WHAT THIS TASK INVOLVES:
Copy exactly the lines from the one containing "if empty is" through the one containing "for node in", both included, and nothing else.
* Begin SUPPLIED RECORDS *
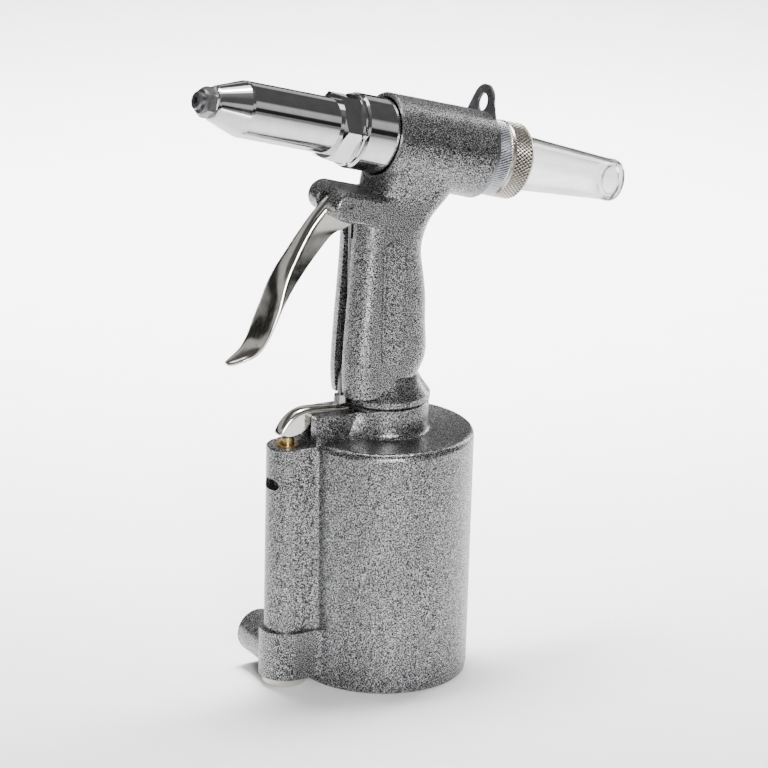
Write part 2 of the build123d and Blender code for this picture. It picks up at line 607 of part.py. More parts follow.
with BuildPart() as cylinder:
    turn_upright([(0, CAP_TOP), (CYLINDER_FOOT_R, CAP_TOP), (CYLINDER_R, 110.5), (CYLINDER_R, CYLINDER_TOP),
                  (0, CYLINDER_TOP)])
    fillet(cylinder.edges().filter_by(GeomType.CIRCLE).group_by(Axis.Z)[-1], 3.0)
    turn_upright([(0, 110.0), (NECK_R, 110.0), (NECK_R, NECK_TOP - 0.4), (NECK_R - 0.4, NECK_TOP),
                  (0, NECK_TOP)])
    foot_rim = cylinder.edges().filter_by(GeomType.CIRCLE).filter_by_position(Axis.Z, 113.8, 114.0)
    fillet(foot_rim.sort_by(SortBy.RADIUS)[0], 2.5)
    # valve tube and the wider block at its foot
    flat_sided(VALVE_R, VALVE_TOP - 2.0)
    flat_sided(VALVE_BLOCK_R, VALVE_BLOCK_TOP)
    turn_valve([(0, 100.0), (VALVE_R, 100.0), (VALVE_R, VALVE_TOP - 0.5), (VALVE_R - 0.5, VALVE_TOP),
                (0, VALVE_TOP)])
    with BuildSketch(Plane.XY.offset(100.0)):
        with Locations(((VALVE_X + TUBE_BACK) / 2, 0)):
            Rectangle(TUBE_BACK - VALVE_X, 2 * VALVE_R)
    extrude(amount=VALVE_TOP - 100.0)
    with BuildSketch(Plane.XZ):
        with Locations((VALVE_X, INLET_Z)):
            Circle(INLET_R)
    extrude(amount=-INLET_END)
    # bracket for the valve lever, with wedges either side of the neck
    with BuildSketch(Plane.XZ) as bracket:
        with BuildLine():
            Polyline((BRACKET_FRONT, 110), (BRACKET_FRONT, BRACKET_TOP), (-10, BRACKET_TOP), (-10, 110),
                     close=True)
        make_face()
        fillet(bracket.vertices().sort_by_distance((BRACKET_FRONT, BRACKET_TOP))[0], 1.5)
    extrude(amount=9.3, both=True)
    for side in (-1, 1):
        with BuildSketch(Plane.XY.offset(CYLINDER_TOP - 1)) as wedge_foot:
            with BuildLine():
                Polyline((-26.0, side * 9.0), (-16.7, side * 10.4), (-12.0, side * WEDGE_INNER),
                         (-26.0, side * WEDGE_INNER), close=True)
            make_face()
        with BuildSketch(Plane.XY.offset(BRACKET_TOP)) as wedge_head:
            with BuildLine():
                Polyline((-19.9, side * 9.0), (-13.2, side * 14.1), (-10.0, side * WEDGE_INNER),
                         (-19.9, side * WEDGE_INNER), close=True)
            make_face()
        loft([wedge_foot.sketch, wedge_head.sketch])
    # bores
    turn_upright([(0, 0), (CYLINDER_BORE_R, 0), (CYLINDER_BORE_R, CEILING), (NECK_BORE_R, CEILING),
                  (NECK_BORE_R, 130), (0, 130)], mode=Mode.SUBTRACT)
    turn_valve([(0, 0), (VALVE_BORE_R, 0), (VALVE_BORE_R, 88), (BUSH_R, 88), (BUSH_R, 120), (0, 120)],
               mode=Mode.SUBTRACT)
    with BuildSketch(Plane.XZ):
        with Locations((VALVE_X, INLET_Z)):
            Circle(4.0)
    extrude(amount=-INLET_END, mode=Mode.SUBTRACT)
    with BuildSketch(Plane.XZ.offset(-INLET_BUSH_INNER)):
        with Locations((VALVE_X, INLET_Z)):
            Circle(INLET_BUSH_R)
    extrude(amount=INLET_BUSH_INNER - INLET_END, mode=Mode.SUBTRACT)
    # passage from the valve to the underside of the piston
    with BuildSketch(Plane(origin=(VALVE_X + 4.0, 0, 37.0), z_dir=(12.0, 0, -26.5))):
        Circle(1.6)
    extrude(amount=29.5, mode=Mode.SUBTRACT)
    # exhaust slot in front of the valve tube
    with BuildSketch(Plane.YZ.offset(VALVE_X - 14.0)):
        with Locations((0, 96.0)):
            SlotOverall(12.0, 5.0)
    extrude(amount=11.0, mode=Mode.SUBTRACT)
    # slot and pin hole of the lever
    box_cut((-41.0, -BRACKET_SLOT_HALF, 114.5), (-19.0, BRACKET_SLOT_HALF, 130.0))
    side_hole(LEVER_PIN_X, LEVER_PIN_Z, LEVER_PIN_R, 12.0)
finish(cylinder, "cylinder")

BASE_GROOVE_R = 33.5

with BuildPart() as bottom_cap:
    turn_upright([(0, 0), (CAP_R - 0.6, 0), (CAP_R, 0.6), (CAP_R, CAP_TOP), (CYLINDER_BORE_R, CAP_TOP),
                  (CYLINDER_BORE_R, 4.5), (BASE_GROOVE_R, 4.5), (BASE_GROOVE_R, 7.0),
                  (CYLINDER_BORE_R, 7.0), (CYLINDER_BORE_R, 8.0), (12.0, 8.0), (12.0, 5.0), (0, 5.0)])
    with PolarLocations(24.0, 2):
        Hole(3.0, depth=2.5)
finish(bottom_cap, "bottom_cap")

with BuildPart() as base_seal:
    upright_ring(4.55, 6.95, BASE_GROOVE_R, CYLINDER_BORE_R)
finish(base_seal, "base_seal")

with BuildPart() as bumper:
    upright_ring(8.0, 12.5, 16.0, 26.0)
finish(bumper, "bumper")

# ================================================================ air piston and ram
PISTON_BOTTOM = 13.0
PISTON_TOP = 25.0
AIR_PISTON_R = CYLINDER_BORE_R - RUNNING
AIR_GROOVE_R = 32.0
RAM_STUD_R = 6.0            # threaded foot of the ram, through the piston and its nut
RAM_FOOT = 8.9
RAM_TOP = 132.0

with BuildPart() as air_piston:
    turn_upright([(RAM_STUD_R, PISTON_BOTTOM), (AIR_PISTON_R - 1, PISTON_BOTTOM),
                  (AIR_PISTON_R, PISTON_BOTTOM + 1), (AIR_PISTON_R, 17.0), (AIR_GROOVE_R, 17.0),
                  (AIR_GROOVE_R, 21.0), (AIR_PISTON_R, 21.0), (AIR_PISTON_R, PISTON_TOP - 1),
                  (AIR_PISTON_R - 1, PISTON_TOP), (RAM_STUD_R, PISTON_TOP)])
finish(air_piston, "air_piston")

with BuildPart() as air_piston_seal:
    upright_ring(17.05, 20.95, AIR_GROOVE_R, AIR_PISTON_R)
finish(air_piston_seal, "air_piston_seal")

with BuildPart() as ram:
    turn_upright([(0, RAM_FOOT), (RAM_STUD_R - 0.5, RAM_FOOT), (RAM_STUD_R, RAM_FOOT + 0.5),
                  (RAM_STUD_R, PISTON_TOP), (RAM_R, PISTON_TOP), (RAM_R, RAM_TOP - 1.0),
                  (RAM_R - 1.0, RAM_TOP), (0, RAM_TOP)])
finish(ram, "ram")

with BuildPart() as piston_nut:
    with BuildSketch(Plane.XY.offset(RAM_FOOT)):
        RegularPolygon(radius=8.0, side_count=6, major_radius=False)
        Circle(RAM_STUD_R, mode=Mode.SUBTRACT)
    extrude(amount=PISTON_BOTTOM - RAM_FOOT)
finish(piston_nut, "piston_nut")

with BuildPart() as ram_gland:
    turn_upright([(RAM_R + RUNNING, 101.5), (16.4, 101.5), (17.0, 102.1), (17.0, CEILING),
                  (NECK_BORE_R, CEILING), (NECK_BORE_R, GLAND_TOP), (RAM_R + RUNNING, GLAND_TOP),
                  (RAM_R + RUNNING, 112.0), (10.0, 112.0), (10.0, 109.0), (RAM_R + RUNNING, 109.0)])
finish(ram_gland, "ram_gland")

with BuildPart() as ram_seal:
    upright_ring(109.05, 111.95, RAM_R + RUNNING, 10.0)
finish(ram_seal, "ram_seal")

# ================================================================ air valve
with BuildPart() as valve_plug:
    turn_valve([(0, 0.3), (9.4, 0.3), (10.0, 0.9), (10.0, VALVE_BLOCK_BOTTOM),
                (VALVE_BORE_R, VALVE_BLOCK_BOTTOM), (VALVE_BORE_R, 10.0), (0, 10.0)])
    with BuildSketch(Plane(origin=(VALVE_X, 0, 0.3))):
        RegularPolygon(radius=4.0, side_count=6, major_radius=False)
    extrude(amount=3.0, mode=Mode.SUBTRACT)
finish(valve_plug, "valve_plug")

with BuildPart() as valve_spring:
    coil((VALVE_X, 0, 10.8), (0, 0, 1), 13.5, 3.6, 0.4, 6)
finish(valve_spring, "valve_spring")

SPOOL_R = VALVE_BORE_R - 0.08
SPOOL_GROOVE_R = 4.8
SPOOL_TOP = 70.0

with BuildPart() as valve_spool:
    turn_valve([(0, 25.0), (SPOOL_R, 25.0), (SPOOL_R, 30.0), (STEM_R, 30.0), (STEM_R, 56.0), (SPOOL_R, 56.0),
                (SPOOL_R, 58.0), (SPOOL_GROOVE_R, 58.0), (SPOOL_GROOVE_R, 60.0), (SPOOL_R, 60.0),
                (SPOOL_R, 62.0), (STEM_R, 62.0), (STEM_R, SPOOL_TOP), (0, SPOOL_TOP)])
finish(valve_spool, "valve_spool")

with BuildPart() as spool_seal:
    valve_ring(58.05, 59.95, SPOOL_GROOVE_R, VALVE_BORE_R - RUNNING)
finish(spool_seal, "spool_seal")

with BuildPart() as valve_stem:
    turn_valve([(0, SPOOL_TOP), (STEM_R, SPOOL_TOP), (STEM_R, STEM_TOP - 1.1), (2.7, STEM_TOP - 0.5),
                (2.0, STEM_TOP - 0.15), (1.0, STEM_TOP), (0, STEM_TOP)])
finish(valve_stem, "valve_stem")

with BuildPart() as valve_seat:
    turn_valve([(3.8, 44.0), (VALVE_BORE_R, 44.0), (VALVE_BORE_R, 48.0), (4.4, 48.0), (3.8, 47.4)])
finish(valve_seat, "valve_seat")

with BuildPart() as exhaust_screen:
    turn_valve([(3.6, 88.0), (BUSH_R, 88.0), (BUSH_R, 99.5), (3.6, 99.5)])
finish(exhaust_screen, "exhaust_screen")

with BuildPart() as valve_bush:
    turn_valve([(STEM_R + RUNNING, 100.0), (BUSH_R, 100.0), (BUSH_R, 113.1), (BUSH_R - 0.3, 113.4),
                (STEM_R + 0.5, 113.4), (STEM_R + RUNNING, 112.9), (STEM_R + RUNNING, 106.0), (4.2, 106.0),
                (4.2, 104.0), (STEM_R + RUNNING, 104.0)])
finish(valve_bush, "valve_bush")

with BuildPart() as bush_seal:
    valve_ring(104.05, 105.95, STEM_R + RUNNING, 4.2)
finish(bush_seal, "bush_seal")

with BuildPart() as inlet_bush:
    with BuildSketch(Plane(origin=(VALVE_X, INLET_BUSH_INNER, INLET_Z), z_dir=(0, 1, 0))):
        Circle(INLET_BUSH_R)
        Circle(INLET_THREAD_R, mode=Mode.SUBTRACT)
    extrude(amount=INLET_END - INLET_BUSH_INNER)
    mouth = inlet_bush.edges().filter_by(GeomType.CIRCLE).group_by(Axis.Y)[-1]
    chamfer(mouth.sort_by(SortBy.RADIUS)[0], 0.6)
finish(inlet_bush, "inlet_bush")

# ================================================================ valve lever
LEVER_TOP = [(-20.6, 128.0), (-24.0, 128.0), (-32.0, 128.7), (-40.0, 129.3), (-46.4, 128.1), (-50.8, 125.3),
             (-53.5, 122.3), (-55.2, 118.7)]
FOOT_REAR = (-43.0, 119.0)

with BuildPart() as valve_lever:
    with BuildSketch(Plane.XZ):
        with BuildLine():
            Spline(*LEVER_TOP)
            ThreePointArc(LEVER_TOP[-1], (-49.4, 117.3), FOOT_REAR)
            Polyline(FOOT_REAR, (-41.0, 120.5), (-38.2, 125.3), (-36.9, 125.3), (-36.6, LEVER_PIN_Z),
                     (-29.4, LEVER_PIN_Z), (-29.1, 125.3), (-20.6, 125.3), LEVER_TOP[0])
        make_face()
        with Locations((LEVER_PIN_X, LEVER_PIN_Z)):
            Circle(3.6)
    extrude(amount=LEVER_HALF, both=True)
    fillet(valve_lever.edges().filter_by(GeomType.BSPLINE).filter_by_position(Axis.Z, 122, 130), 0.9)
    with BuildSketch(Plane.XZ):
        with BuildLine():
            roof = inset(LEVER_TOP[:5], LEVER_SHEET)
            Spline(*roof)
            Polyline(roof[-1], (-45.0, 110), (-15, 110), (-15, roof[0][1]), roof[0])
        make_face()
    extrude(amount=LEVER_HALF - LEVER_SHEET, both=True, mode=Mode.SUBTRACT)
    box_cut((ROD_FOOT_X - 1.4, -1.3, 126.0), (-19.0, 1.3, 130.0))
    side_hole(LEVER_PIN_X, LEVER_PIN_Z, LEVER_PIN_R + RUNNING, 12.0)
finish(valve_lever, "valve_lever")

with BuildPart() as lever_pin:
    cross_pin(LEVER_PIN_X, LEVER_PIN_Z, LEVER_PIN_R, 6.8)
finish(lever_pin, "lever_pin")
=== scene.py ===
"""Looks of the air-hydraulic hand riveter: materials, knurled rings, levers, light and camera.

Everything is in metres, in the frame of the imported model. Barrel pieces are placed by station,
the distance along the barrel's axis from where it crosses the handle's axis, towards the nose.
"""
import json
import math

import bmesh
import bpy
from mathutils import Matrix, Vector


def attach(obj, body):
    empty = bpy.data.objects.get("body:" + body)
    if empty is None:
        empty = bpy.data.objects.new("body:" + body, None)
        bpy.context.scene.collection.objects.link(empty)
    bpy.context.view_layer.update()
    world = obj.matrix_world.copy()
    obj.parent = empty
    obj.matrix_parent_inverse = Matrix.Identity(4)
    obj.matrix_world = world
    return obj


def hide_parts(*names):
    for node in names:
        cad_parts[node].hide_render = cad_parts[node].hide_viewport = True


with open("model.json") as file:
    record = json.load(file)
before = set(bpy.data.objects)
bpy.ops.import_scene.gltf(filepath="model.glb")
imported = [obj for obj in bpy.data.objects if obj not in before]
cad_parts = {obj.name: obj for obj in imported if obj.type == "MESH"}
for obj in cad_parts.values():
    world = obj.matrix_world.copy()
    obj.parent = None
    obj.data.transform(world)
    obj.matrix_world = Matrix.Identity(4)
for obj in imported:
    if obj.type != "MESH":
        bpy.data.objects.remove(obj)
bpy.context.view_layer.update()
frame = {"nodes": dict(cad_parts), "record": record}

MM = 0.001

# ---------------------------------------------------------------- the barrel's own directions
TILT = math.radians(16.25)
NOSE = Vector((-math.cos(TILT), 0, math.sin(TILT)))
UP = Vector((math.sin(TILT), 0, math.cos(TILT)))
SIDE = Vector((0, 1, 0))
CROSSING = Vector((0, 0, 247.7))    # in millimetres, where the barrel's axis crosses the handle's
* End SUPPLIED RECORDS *
* Begin SUPPLIED RECORDS *
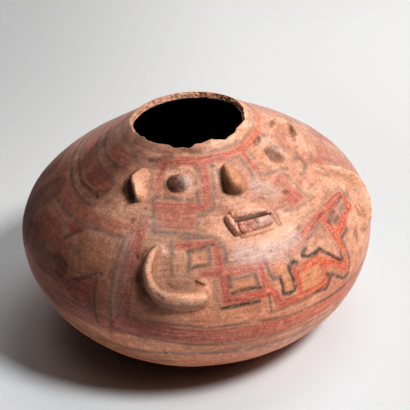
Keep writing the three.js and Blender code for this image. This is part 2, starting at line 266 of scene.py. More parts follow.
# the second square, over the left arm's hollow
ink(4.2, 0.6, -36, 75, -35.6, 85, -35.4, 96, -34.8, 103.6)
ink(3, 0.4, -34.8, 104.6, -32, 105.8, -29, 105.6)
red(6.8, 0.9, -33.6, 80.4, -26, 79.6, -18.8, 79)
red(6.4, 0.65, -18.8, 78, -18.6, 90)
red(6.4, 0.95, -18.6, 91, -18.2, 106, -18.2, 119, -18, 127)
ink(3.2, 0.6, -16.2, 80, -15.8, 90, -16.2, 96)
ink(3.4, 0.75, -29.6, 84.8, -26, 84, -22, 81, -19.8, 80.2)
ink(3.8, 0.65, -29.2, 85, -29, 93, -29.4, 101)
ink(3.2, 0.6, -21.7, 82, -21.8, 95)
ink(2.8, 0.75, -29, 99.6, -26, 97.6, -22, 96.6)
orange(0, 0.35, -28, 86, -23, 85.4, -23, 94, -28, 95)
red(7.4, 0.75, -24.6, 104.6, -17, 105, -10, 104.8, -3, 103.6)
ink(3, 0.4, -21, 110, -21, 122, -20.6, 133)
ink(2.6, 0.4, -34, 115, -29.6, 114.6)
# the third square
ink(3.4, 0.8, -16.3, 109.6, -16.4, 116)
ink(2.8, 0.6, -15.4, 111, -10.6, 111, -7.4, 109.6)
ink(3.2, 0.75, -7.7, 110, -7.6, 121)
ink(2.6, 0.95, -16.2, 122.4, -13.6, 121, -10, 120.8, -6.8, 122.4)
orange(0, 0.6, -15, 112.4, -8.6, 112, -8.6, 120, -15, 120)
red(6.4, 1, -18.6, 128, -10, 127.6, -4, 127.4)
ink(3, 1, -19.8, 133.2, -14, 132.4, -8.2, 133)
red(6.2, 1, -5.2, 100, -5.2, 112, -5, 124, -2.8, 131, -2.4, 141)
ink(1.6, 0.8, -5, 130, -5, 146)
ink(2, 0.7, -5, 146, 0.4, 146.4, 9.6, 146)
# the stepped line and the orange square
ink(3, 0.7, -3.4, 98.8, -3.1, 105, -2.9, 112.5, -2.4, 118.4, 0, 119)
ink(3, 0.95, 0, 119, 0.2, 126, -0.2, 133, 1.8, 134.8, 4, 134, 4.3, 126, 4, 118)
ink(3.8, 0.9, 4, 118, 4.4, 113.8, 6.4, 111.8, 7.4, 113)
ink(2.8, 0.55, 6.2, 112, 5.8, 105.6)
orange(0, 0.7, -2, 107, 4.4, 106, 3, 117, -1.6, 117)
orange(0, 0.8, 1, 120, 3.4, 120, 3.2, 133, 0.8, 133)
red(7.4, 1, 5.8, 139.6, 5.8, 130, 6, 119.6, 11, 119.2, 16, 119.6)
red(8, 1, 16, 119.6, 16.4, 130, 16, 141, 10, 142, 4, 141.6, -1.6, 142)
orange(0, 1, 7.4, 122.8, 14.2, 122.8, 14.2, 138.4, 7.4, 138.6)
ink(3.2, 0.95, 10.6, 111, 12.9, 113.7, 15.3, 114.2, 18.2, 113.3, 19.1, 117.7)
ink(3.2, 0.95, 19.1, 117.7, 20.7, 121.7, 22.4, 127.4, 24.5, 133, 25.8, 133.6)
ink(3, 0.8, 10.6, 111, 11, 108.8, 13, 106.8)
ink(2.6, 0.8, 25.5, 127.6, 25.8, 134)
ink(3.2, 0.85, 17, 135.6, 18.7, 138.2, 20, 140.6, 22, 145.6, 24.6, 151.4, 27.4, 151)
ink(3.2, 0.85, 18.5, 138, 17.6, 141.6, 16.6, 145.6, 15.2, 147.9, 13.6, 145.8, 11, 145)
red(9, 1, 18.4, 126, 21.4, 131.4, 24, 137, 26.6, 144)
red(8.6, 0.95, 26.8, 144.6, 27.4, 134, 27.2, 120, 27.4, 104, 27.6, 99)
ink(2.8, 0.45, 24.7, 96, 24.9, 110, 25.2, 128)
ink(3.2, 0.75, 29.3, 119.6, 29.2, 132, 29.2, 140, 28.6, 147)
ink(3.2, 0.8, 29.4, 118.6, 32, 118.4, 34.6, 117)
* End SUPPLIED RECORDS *
IN RESPONSE:
    if empty is None:
        empty = bpy.data.objects.new("body:" + body, None)
        bpy.context.scene.collection.objects.link(empty)
    bpy.context.view_layer.update()
    world = obj.matrix_world.copy()
    obj.parent = empty
    obj.matrix_parent_inverse = Matrix.Identity(4)
    obj.matrix_world = world
    return obj


def hide_parts(*names):
    for node in names:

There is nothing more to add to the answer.